- [Input material]:
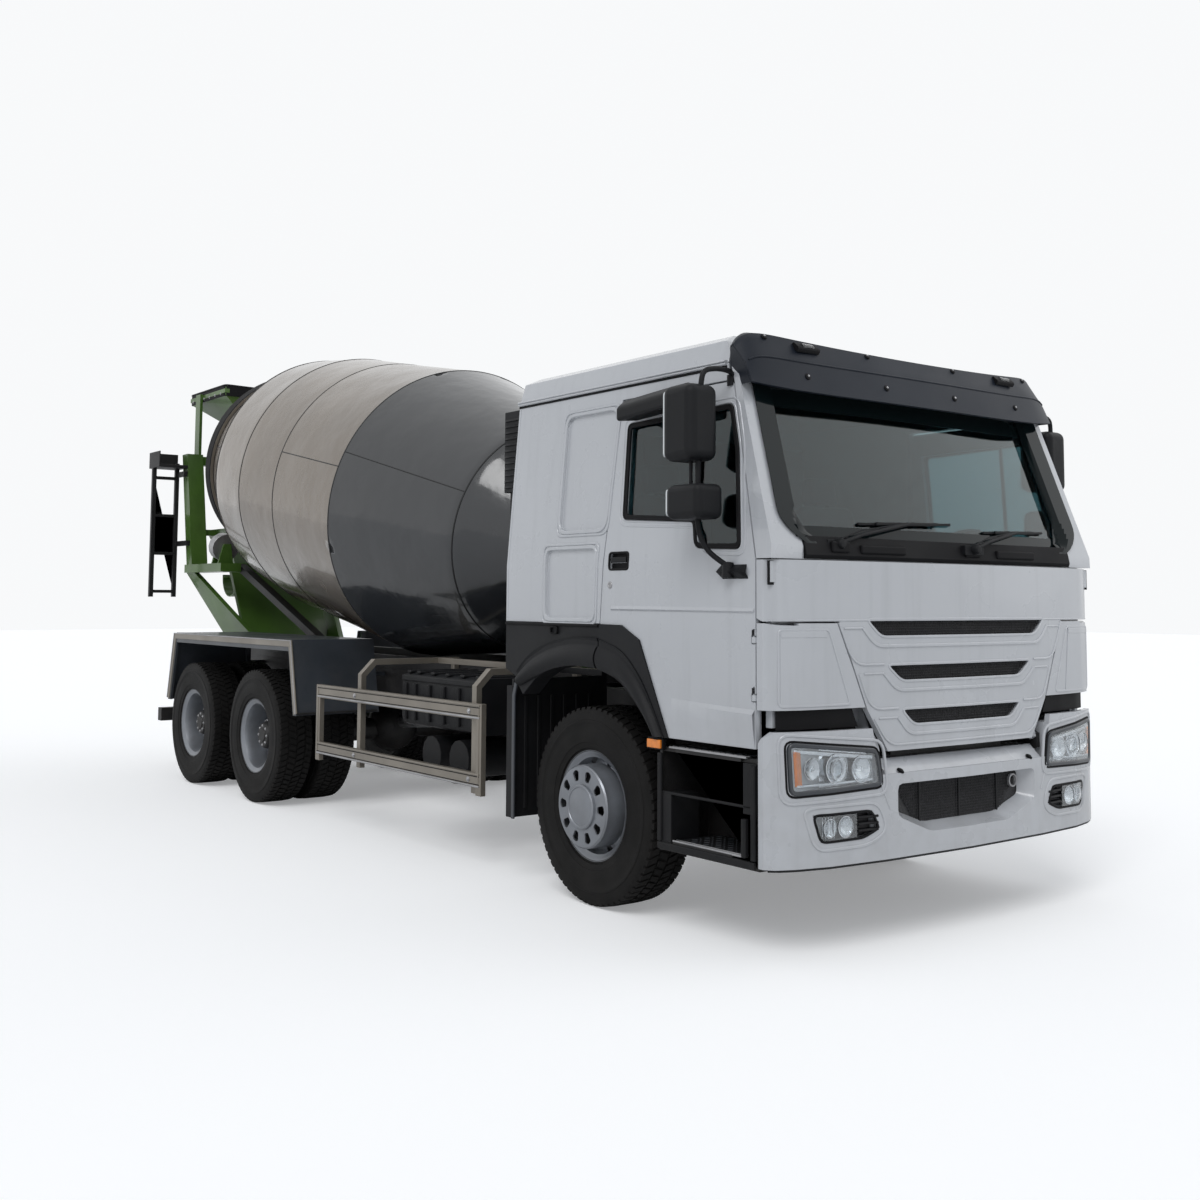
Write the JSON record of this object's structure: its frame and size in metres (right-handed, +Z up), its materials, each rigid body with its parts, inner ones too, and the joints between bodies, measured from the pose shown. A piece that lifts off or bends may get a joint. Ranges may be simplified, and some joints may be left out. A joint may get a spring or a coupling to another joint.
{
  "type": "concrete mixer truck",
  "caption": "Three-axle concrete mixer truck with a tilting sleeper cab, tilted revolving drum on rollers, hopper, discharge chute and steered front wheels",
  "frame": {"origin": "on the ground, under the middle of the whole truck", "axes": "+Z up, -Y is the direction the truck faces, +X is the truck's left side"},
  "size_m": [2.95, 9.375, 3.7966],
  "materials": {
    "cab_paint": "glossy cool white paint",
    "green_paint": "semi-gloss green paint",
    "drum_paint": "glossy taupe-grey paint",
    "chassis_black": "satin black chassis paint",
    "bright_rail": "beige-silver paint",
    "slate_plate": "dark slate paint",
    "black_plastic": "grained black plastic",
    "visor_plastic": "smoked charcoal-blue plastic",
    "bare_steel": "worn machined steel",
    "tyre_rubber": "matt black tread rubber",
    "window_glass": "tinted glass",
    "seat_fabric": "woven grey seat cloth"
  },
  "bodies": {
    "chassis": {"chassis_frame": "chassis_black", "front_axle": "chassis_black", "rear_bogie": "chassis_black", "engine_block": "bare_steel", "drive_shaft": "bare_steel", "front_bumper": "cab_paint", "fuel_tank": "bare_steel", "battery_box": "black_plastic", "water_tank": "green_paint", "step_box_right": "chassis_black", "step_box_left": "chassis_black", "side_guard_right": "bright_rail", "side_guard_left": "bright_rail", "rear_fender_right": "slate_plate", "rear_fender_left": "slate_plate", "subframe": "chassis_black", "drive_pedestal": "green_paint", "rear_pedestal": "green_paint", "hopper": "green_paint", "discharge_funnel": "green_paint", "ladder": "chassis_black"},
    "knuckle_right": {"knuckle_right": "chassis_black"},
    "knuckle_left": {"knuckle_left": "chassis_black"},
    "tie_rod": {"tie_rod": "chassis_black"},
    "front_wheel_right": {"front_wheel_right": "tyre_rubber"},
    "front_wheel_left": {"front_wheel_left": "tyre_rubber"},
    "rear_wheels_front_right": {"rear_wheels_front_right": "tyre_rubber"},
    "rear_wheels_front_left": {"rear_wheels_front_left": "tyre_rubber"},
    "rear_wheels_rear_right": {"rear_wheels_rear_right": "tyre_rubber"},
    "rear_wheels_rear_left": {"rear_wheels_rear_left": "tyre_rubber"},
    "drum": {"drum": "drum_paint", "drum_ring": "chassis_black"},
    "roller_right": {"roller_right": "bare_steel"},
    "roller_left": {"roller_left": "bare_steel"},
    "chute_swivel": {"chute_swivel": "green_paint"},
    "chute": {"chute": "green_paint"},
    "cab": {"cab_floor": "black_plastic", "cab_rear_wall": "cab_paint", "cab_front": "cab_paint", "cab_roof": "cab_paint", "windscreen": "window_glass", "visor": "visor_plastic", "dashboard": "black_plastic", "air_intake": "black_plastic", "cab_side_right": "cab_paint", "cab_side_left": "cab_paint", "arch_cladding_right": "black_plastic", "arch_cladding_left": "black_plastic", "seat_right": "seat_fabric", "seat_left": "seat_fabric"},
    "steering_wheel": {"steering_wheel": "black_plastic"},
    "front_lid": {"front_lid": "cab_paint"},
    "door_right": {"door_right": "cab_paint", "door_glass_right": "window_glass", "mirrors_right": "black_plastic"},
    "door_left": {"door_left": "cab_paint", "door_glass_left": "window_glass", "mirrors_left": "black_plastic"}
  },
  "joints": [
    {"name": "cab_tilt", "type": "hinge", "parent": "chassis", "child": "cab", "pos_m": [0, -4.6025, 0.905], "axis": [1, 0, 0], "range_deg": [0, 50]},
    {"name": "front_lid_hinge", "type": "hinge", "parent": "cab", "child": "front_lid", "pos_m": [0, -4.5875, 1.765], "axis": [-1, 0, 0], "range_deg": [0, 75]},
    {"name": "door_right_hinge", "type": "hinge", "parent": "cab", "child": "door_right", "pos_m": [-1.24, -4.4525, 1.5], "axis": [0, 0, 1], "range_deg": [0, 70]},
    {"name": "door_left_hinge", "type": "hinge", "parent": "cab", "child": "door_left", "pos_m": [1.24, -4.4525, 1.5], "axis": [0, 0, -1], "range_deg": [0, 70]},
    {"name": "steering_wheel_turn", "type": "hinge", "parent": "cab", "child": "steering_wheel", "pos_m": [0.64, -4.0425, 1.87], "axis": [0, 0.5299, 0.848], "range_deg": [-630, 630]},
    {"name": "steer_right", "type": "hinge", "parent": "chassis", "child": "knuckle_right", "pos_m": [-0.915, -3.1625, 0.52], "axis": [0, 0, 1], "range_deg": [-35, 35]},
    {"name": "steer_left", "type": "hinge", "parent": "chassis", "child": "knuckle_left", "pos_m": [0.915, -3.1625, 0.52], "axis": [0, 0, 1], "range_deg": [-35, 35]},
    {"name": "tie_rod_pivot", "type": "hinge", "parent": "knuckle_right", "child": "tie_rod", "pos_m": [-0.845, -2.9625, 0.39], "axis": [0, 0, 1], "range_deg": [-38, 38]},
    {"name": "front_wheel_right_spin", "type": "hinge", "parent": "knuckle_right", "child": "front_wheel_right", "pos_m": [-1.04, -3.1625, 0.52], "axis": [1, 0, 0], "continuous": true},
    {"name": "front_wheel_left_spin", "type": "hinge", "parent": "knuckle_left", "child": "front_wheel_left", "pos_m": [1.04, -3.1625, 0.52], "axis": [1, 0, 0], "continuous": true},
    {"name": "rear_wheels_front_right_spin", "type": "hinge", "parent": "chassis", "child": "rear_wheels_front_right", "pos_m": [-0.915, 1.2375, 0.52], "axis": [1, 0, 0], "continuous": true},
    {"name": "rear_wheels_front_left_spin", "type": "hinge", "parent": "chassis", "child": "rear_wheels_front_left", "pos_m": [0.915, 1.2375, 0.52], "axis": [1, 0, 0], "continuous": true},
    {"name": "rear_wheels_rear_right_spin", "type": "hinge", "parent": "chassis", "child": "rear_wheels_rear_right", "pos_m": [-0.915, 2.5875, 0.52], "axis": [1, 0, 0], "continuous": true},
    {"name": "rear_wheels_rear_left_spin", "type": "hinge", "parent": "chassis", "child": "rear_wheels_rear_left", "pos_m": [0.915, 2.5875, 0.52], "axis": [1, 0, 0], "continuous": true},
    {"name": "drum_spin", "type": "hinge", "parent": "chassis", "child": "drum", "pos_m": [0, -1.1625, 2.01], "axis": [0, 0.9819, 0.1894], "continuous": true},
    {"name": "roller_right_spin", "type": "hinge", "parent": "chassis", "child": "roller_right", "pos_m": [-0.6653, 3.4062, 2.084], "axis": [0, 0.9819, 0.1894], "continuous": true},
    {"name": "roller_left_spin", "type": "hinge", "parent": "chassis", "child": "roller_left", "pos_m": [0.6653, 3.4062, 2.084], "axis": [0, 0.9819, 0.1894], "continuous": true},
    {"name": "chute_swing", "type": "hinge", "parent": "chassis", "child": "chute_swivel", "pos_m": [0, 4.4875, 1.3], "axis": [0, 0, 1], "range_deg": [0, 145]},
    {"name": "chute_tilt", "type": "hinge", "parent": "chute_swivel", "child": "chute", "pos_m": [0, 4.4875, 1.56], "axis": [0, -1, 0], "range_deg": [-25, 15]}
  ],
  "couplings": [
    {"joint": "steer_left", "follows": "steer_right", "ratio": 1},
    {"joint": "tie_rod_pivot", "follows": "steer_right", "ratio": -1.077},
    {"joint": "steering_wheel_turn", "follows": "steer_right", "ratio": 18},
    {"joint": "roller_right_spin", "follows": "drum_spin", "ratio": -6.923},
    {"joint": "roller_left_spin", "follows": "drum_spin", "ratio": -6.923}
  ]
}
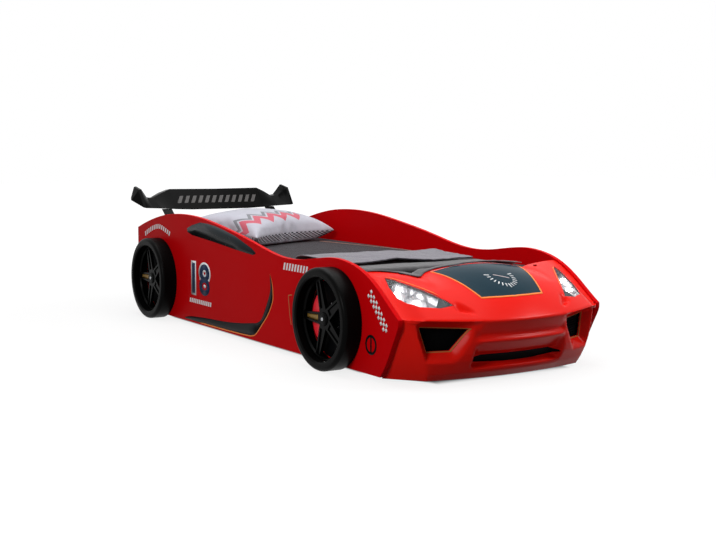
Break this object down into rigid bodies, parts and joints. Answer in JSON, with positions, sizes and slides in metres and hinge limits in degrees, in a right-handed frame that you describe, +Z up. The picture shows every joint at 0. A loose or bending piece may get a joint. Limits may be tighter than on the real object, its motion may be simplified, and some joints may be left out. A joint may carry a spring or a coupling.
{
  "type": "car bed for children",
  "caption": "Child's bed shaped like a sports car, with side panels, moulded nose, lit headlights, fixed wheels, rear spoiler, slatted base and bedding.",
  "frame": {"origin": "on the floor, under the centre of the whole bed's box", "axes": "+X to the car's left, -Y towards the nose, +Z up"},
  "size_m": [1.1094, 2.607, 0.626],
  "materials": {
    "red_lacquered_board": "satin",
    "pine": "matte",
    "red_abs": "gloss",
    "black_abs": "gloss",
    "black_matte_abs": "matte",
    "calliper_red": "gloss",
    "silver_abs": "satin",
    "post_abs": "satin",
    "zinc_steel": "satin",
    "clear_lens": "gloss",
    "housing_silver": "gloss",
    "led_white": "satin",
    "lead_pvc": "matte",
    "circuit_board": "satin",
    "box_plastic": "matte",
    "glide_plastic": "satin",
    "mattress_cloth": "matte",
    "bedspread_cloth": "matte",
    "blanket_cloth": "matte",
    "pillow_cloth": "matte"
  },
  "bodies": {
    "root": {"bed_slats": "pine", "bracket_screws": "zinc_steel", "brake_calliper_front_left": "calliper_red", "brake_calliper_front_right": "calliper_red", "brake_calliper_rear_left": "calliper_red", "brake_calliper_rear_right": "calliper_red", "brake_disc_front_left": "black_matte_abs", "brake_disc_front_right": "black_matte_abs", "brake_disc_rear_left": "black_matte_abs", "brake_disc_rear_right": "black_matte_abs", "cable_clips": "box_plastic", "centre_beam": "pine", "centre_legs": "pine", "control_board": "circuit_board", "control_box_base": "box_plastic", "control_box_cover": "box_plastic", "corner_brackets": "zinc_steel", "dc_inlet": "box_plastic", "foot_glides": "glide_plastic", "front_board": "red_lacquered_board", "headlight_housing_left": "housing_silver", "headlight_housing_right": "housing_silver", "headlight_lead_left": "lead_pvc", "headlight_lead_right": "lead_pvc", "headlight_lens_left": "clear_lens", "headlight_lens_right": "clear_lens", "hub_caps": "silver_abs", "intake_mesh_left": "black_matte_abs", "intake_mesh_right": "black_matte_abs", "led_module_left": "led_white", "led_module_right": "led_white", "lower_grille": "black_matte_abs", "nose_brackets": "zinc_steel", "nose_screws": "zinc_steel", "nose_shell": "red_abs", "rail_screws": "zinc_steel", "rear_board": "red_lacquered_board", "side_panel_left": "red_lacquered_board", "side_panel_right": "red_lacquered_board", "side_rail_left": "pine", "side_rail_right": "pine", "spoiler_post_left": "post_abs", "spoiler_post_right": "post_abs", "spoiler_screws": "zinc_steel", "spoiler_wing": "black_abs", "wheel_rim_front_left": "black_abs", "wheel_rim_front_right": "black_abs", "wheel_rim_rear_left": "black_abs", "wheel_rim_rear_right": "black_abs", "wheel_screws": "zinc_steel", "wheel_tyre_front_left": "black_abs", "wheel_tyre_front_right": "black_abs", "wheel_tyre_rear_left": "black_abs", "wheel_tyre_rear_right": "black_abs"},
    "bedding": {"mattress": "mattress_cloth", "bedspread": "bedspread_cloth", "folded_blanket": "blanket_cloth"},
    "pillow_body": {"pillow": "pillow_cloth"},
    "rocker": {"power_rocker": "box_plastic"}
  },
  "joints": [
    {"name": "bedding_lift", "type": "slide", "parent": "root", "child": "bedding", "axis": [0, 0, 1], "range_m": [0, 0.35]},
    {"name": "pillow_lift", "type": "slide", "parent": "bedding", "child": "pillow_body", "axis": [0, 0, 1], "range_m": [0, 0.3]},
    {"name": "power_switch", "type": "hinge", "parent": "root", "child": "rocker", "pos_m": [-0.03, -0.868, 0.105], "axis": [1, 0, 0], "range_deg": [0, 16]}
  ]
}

- [Description of the task]: Give only the number of lines above that hold the string "this".

- [Response]: 2